→ What is being asked
Return all of the lines below exactly as they are.

→ Given data
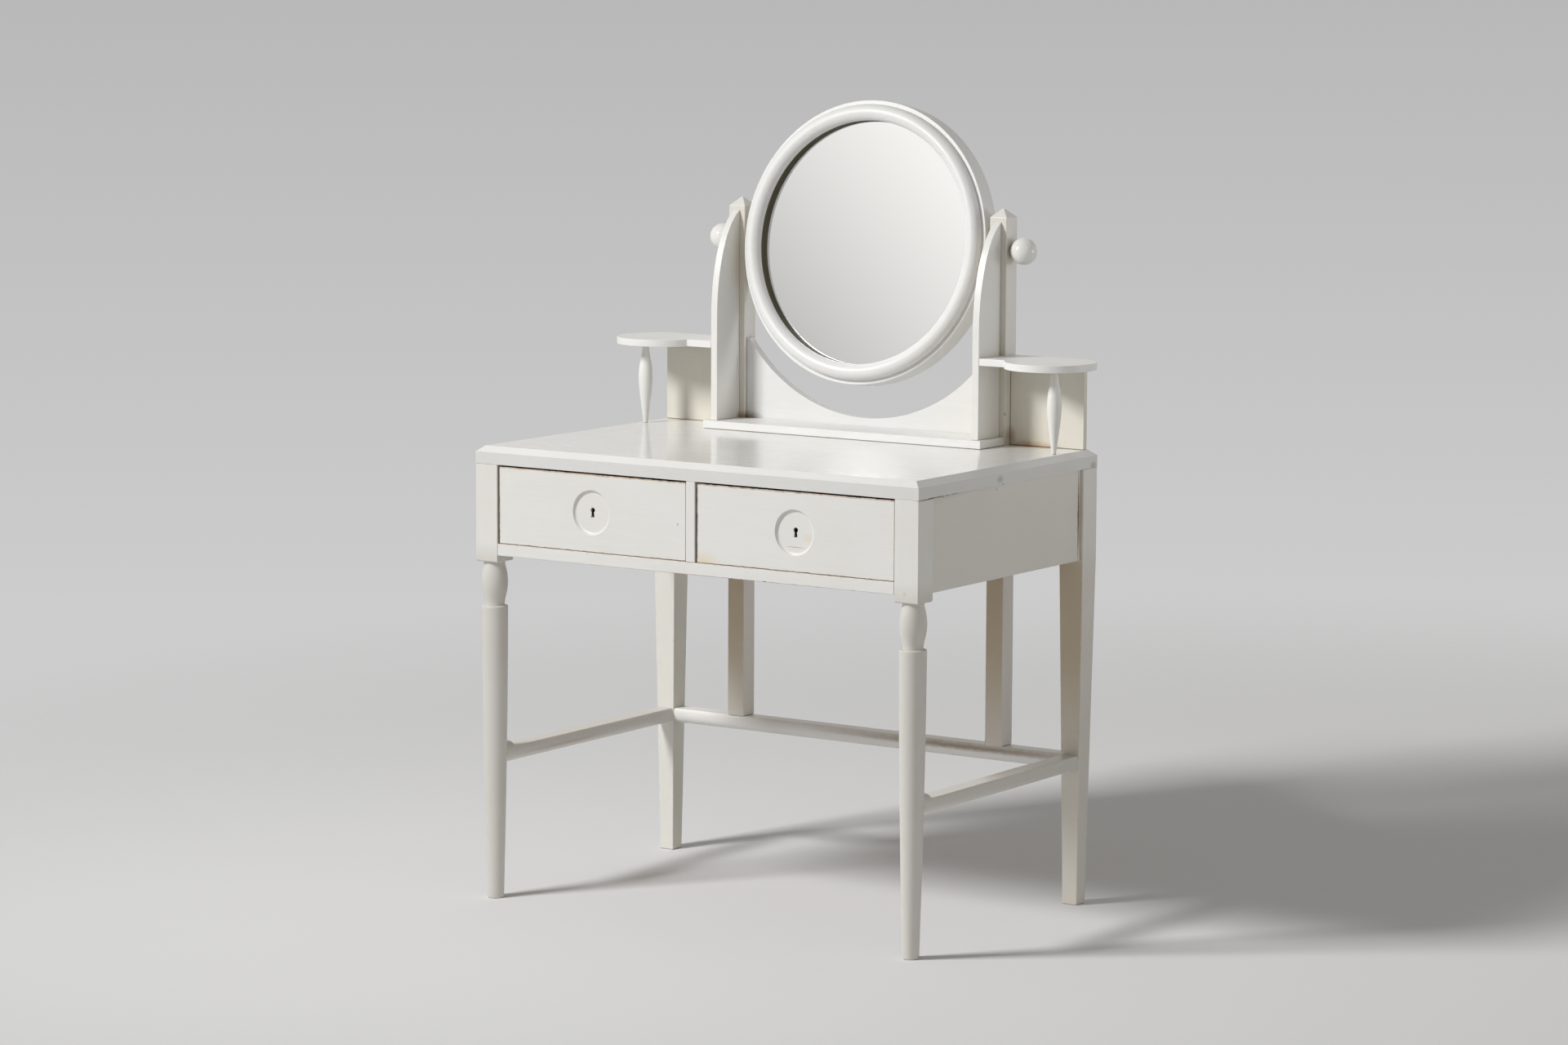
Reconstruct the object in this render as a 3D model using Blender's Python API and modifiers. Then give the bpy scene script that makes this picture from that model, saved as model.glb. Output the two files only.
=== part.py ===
"""Dressing table with two drawers, a tilting round mirror and two small side shelves.

Metres, +Z up, +X to the right of someone who sits at the table, -Y towards that person.
Every piece is laid out on a bench frame whose Y is zero at the table's front face. The
empty named table then moves that frame back, so the origin is under the middle of the
whole object's box, on the floor.
"""
import math

import bmesh
import bpy

# Clearances that many pieces share
FIT_GAP = 0.0003            # between two pieces that touch
OVERRUN = 0.004             # how far a cutter runs past the face that it opens
EDGE_EASE = 0.0008          # width of the sanded edge on flat pieces
EDGE_ANGLE = 40.0           # degrees from which an edge counts as sharp
MERGE_DISTANCE = 0.000003   # points closer than this are one point
PEG_SIDES = 12              # sides of small round holes, pegs and screws

# Table top
TABLE_HEIGHT = 0.760
TOP_WIDTH = 0.863
TOP_DEPTH = 0.553
TOP_THICKNESS = 0.029
TOP_CHAMFER_WIDTH = 0.012
TOP_CHAMFER_HEIGHT = 0.0095

# Drawer case under the top
OPENING_HEIGHT = 0.131
RAIL_HEIGHT = 0.020
DIVIDER_THICKNESS = 0.0175
PANEL_THICKNESS = 0.018
PANEL_RECESS = 0.005
BACK_PANEL_THICKNESS = 0.016
RUNNER_WIDTH = 0.040
GUIDE_HEIGHT = 0.018
GUIDE_GAP = 0.0005

# Joints between the case and the legs
TONGUE_THICKNESS = 0.006
TONGUE_DEPTH = 0.008
TONGUE_SHOULDER = 0.012
TENON_LENGTH = 0.012
TENON_HEIGHT = 0.010
TENON_SHOULDER = 0.010

# Front legs: a square block over a turned vase and a slim round shaft
BLOCK_SIZE = 0.044
BLOCK_DROP = 0.0125
BLOCK_ROUNDING = 0.003
NECK_RADIUS = 0.0165
VASE_LENGTH = 0.074
VASE_RADIUS = 0.022
COLLAR_LENGTH = 0.0065
COLLAR_BEVEL = 0.0015
SHAFT_RADIUS = 0.022
FOOT_RADIUS = 0.0135
SHAFT_BOW_SHARE = 0.7
SHAFT_RINGS = 10
LEG_SIDES = 28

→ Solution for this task
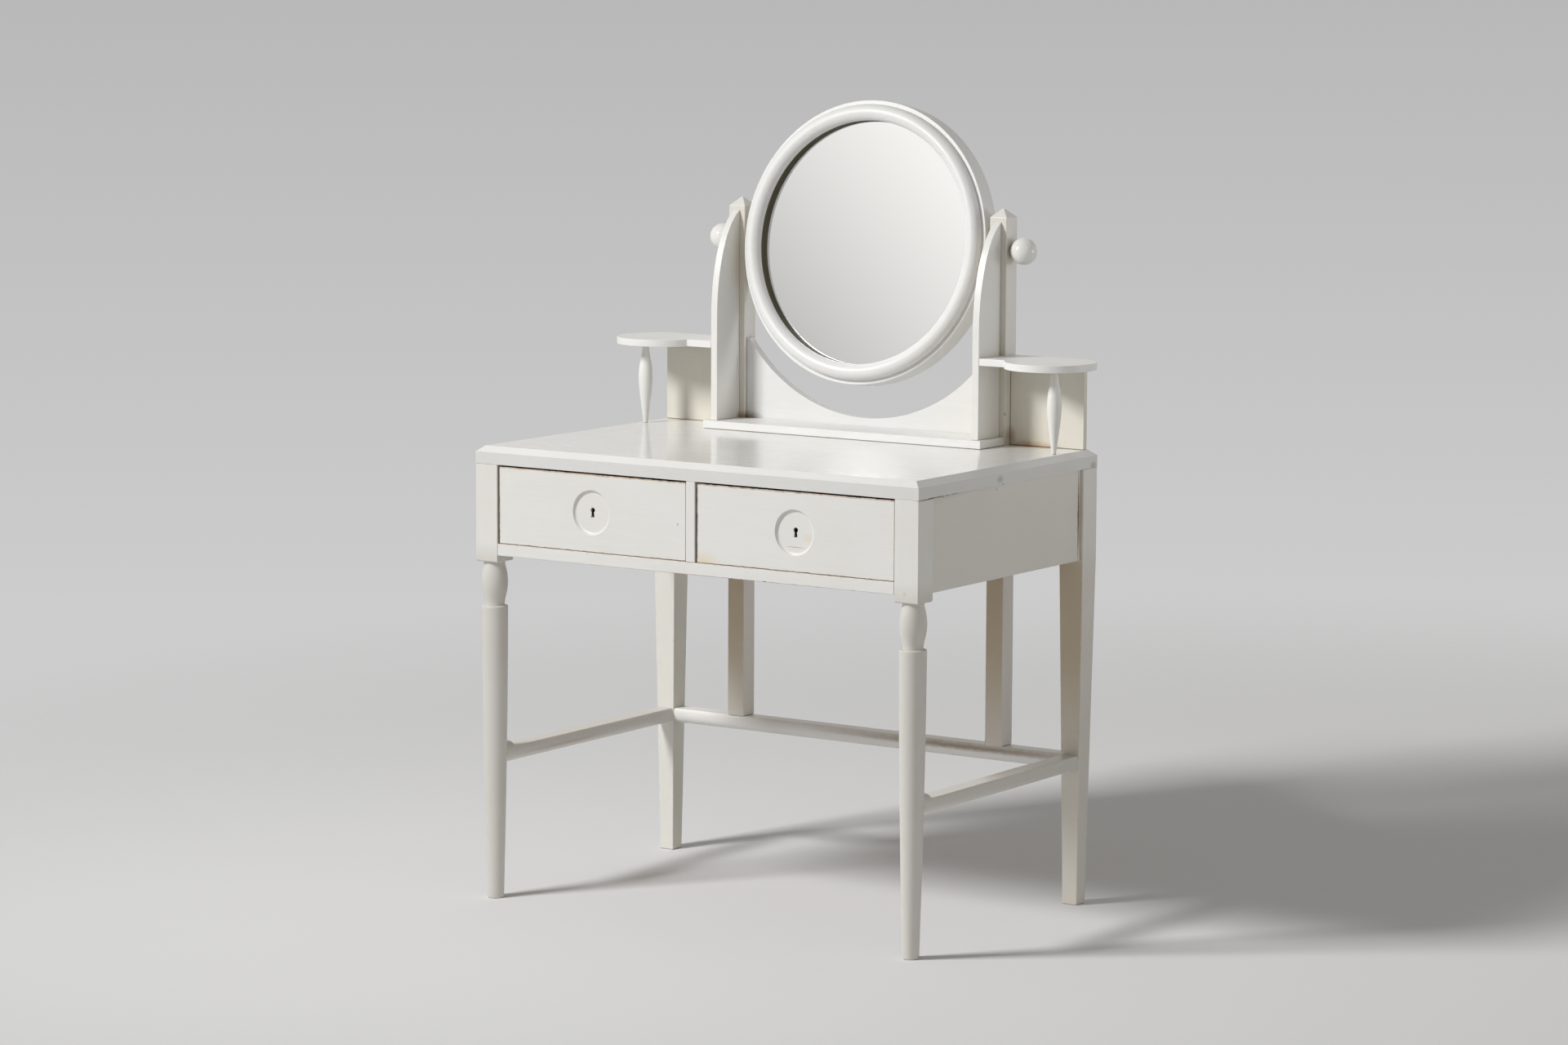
Reconstruct the object in this render as a 3D model using Blender's Python API and modifiers. Then give the bpy scene script that makes this picture from that model, saved as model.glb. Output the two files only.
=== part.py ===
"""Dressing table with two drawers, a tilting round mirror and two small side shelves.

Metres, +Z up, +X to the right of someone who sits at the table, -Y towards that person.
Every piece is laid out on a bench frame whose Y is zero at the table's front face. The
empty named table then moves that frame back, so the origin is under the middle of the
whole object's box, on the floor.
"""
import math

import bmesh
import bpy

# Clearances that many pieces share
FIT_GAP = 0.0003            # between two pieces that touch
OVERRUN = 0.004             # how far a cutter runs past the face that it opens
EDGE_EASE = 0.0008          # width of the sanded edge on flat pieces
EDGE_ANGLE = 40.0           # degrees from which an edge counts as sharp
MERGE_DISTANCE = 0.000003   # points closer than this are one point
PEG_SIDES = 12              # sides of small round holes, pegs and screws

# Table top
TABLE_HEIGHT = 0.760
TOP_WIDTH = 0.863
TOP_DEPTH = 0.553
TOP_THICKNESS = 0.029
TOP_CHAMFER_WIDTH = 0.012
TOP_CHAMFER_HEIGHT = 0.0095

# Drawer case under the top
OPENING_HEIGHT = 0.131
RAIL_HEIGHT = 0.020
DIVIDER_THICKNESS = 0.0175
PANEL_THICKNESS = 0.018
PANEL_RECESS = 0.005
BACK_PANEL_THICKNESS = 0.016
RUNNER_WIDTH = 0.040
GUIDE_HEIGHT = 0.018
GUIDE_GAP = 0.0005

# Joints between the case and the legs
TONGUE_THICKNESS = 0.006
TONGUE_DEPTH = 0.008
TONGUE_SHOULDER = 0.012
TENON_LENGTH = 0.012
TENON_HEIGHT = 0.010
TENON_SHOULDER = 0.010

# Front legs: a square block over a turned vase and a slim round shaft
BLOCK_SIZE = 0.044
BLOCK_DROP = 0.0125
BLOCK_ROUNDING = 0.003
NECK_RADIUS = 0.0165
VASE_LENGTH = 0.074
VASE_RADIUS = 0.022
COLLAR_LENGTH = 0.0065
COLLAR_BEVEL = 0.0015
SHAFT_RADIUS = 0.022
FOOT_RADIUS = 0.0135
SHAFT_BOW_SHARE = 0.7
SHAFT_RINGS = 10
LEG_SIDES = 28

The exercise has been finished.